**INPUT RECORDS:**
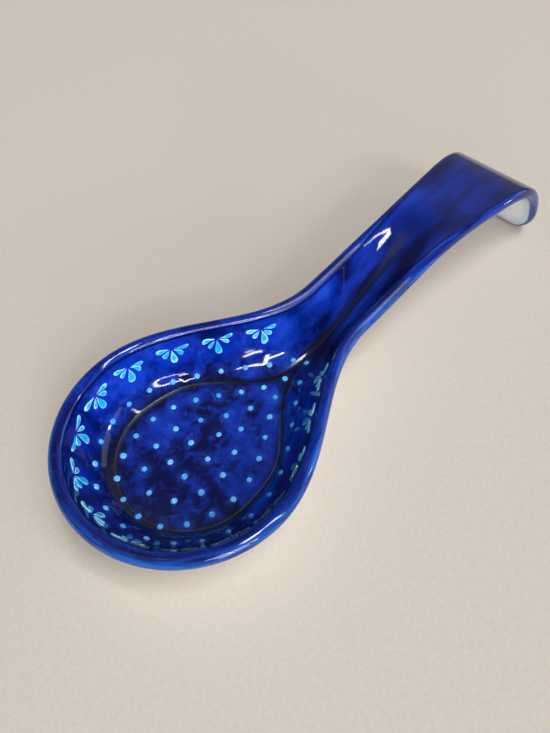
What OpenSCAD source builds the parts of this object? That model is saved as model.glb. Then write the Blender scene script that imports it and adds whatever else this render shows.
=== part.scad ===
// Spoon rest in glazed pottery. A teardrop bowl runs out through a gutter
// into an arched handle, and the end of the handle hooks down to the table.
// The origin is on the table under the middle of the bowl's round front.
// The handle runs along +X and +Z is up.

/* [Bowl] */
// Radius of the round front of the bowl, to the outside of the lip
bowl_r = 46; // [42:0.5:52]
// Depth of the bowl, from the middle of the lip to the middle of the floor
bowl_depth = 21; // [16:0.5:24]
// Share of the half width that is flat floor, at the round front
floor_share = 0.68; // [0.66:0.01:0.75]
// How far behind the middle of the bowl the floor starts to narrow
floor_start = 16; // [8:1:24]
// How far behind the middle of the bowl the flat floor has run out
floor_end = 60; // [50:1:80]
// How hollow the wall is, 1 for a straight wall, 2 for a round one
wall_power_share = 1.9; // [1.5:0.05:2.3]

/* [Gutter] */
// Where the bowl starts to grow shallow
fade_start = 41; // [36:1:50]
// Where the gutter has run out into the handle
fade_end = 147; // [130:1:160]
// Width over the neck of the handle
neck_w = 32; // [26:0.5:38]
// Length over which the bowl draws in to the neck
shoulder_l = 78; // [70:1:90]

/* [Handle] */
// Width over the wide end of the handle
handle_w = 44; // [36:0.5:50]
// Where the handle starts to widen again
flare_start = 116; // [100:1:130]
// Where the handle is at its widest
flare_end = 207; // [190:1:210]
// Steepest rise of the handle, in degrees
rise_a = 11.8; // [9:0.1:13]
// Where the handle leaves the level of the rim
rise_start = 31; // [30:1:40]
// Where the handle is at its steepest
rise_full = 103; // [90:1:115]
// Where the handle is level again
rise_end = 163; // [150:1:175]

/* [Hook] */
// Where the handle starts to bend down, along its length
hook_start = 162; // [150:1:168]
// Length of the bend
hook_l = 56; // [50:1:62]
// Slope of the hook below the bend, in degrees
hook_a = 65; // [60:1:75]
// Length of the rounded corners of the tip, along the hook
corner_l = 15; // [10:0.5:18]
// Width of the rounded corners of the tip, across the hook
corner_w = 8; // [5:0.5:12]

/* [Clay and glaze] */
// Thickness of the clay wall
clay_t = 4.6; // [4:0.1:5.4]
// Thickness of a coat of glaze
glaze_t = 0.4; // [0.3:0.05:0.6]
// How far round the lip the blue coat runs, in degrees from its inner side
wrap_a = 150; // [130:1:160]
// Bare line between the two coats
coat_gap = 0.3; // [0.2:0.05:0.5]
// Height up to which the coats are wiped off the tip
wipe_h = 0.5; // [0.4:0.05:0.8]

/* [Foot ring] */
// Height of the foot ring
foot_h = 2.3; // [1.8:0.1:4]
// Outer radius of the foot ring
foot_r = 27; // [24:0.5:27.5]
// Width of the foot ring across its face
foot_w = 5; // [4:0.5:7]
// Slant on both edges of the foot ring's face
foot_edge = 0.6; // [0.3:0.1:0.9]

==

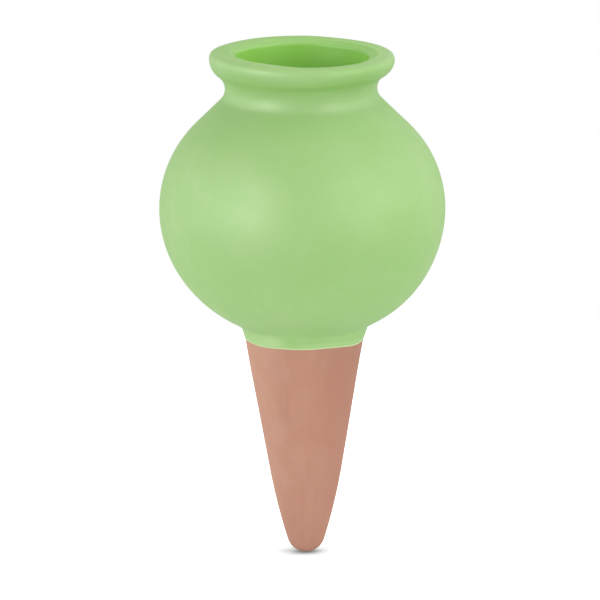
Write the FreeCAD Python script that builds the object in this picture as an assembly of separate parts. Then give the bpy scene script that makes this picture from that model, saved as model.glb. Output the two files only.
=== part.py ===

---

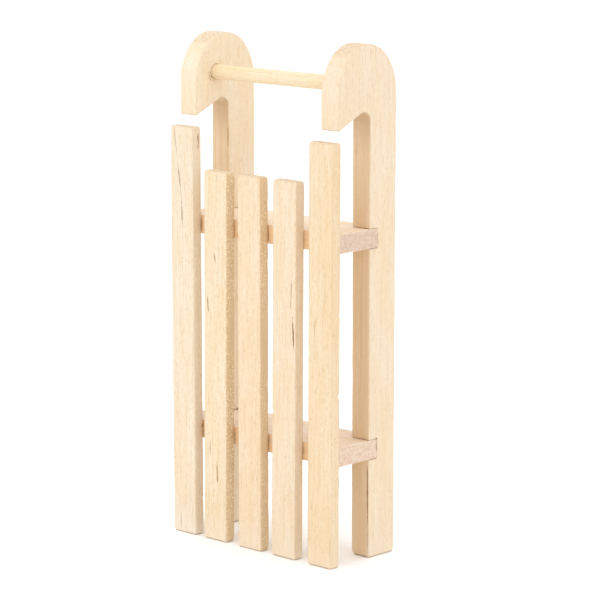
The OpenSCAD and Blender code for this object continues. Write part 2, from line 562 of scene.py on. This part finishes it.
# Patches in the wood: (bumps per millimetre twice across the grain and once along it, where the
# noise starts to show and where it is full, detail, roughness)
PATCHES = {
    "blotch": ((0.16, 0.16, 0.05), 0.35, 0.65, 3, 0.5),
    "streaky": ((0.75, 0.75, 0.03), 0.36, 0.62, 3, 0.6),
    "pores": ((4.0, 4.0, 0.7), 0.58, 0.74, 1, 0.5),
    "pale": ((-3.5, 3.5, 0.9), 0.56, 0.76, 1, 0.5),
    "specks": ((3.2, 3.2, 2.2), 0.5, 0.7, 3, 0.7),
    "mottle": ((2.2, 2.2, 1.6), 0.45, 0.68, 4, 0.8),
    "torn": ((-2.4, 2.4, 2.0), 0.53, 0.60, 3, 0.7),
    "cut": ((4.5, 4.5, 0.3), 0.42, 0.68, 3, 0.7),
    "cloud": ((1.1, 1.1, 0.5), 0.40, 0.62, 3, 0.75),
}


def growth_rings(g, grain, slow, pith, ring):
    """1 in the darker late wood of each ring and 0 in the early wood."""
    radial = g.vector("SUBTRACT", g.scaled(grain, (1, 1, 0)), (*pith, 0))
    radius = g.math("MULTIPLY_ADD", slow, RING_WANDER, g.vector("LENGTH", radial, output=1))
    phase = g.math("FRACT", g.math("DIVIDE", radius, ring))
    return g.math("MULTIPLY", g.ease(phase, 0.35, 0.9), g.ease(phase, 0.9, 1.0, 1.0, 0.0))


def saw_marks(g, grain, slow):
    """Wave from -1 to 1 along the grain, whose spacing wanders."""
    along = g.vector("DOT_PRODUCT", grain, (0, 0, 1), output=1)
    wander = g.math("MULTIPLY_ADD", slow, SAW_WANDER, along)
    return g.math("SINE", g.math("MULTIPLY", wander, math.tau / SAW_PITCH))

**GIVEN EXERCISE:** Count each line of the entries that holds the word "model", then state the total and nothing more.

**FINAL RESULT:** 2